§ **EXTRACTED MATERIAL**
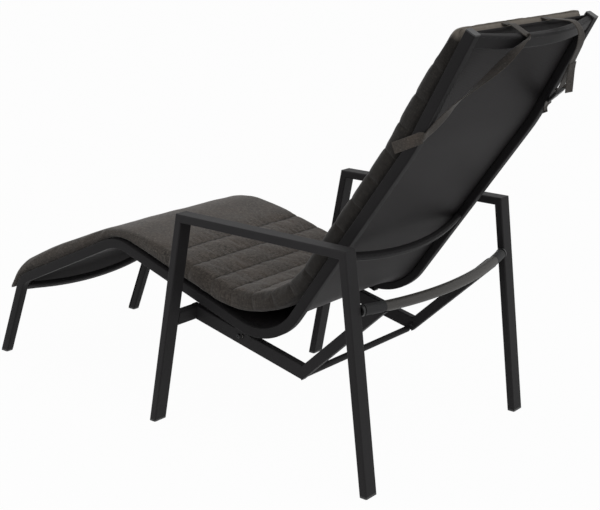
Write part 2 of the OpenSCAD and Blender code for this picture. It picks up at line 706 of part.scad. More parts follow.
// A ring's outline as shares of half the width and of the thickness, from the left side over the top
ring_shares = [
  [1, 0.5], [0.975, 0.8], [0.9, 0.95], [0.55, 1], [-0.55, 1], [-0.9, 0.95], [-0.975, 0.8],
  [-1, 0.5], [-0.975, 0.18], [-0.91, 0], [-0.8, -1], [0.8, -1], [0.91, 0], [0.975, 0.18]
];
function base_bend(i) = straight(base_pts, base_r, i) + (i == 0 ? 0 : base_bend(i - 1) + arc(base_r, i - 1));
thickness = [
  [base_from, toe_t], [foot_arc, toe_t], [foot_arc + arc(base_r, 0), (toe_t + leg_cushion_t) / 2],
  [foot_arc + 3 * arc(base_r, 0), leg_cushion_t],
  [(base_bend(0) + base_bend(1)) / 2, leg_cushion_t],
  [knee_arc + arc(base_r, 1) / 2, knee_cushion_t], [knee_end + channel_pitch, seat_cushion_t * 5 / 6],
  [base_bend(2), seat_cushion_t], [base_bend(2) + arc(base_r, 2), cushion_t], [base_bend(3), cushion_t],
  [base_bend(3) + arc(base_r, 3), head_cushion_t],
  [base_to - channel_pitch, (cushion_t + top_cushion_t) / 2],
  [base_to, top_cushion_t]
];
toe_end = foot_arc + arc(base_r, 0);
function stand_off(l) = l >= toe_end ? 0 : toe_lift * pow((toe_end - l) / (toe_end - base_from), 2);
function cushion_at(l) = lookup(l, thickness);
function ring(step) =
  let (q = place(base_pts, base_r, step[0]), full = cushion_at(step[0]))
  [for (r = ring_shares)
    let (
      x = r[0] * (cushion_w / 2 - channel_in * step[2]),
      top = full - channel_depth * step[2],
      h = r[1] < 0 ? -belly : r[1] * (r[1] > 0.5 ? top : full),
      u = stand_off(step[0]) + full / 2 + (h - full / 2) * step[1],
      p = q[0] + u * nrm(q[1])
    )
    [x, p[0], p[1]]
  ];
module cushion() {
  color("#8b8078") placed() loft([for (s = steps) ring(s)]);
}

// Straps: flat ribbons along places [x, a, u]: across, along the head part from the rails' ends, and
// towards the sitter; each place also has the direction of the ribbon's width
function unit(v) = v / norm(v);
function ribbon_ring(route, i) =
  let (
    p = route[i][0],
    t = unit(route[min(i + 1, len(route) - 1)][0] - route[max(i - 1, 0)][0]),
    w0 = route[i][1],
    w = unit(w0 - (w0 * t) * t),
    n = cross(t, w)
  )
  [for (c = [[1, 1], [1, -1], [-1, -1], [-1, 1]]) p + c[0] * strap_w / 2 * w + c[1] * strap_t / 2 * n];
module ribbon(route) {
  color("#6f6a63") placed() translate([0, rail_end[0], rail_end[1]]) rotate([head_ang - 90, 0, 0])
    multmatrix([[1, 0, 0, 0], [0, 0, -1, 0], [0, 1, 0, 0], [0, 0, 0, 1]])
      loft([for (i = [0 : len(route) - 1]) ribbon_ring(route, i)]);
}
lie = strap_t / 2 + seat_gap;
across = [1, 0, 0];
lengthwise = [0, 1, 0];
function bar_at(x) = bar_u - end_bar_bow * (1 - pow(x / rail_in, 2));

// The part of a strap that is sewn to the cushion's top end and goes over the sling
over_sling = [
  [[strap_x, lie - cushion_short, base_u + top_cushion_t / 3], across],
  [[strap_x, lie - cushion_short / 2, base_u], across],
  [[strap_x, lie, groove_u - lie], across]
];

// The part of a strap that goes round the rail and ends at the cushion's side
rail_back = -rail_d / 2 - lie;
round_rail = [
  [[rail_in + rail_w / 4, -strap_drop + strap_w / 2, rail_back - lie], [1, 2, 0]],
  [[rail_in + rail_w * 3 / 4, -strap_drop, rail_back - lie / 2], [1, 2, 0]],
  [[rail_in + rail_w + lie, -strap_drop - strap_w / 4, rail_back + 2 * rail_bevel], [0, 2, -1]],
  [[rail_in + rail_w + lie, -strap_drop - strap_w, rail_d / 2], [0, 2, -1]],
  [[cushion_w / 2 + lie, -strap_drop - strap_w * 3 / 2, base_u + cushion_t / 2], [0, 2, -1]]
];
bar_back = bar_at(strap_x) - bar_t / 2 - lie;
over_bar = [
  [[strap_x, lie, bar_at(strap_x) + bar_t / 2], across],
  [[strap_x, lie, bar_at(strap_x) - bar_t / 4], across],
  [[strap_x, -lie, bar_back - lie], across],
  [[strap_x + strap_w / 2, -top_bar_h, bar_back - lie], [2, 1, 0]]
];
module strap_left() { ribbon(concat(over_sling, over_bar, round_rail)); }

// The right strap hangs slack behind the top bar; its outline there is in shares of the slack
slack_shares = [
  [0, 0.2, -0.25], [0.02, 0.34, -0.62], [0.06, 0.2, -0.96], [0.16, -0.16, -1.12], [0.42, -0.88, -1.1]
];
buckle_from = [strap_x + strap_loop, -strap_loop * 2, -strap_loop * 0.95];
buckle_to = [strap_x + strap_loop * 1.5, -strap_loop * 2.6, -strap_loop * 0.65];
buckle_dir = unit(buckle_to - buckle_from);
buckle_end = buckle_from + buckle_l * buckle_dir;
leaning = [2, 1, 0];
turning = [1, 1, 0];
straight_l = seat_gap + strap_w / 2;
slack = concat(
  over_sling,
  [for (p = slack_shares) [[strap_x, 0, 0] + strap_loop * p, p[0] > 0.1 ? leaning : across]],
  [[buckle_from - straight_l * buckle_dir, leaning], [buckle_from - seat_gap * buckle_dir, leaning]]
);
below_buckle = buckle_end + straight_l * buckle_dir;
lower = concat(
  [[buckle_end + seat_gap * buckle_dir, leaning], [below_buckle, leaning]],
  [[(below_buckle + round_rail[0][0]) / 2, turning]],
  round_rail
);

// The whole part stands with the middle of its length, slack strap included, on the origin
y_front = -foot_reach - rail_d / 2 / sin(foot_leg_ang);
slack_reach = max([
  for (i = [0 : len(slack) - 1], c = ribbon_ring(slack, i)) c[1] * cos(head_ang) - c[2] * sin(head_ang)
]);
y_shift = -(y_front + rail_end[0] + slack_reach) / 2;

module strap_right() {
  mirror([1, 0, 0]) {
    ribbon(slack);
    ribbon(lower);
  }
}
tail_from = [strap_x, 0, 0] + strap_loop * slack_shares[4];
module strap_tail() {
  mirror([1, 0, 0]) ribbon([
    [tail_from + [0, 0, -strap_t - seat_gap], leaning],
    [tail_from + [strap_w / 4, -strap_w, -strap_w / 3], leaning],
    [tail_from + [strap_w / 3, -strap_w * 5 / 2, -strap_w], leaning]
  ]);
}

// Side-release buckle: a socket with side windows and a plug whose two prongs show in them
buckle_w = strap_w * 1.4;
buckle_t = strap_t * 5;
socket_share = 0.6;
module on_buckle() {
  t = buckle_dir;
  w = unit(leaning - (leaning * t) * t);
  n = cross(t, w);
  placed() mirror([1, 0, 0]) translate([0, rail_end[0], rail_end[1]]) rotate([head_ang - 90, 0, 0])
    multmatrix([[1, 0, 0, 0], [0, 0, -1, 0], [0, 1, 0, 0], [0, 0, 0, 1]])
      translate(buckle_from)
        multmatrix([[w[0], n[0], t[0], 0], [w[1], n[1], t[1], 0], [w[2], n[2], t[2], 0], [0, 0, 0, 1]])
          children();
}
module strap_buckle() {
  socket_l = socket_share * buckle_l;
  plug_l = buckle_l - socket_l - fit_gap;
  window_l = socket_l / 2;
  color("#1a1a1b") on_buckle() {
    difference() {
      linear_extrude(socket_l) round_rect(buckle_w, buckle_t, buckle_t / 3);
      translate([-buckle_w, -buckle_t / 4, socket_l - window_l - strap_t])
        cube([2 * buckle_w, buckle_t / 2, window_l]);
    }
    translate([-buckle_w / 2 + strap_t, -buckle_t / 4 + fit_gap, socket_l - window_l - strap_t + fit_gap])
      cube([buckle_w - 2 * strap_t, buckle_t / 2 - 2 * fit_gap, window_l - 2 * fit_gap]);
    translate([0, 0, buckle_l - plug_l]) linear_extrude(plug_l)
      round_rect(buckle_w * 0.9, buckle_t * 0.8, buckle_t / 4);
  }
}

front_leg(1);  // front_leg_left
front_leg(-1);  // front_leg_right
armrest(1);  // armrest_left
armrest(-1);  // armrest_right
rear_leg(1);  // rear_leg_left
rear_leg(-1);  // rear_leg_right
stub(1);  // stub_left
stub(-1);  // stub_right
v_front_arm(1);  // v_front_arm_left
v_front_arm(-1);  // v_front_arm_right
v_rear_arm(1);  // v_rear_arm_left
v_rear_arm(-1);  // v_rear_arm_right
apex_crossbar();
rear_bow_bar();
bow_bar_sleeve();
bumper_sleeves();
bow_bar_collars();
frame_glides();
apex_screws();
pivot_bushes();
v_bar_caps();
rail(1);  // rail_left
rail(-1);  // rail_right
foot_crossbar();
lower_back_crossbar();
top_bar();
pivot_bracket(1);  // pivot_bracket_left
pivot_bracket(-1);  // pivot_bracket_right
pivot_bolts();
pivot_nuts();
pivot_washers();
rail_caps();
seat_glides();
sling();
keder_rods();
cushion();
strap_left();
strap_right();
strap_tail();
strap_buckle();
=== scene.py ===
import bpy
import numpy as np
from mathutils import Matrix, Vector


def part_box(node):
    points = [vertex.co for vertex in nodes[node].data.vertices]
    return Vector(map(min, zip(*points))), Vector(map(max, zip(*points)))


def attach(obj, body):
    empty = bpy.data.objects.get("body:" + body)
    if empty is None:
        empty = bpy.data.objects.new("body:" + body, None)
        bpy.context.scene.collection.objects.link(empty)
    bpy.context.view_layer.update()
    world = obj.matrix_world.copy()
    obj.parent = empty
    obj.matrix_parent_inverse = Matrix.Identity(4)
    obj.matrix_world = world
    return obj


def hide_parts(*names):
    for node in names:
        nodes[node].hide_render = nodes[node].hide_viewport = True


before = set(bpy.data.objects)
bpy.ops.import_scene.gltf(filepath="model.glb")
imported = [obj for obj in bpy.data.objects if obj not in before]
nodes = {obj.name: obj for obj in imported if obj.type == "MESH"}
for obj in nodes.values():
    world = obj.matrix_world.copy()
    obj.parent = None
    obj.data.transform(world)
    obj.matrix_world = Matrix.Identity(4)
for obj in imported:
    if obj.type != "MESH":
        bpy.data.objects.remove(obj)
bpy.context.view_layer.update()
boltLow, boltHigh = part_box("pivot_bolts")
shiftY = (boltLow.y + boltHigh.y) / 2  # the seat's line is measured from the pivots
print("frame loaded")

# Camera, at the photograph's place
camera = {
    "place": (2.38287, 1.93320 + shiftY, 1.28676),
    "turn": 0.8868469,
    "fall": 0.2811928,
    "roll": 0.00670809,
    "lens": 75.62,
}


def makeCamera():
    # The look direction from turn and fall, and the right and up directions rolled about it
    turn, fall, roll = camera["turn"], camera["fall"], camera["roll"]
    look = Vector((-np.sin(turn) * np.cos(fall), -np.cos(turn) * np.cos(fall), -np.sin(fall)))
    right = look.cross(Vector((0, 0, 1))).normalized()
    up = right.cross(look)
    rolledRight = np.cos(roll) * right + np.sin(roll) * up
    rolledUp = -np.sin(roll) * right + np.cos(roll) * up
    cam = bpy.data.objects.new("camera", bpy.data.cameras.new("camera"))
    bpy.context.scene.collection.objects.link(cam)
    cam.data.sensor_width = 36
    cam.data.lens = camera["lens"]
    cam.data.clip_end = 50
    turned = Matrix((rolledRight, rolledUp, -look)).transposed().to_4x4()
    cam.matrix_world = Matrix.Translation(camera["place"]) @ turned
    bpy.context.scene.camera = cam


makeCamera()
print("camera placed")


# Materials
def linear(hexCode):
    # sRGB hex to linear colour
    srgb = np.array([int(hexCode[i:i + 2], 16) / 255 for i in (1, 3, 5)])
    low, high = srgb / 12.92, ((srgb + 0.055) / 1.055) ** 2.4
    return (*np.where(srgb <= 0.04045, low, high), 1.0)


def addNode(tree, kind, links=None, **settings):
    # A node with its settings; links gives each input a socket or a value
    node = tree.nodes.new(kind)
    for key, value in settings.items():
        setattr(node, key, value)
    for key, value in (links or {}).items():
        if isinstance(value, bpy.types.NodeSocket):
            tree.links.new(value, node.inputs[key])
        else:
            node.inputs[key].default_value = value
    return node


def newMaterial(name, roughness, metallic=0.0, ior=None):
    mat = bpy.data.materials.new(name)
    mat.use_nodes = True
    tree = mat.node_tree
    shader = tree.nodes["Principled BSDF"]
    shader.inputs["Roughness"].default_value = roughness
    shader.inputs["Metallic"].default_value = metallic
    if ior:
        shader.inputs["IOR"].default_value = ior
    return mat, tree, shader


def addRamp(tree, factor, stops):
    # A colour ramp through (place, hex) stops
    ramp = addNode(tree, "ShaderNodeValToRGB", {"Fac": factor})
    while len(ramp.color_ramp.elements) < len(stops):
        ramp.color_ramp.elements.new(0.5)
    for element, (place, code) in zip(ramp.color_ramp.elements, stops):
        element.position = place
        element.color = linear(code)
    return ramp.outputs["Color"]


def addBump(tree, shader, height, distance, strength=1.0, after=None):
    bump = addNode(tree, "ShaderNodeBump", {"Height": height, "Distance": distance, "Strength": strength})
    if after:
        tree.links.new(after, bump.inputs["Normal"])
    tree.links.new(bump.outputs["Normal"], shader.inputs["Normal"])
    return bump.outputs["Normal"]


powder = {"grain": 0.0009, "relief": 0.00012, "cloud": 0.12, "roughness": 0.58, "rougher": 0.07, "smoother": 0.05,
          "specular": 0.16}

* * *

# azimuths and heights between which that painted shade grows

§ **PROBLEM TO SOLVE**
Look through the entries and find each line that has the string "empty". Copy those lines.

§ **RESULT BELOW**
    empty = bpy.data.objects.get("body:" + body)
    if empty is None:
        empty = bpy.data.objects.new("body:" + body, None)
        bpy.context.scene.collection.objects.link(empty)
    obj.parent = empty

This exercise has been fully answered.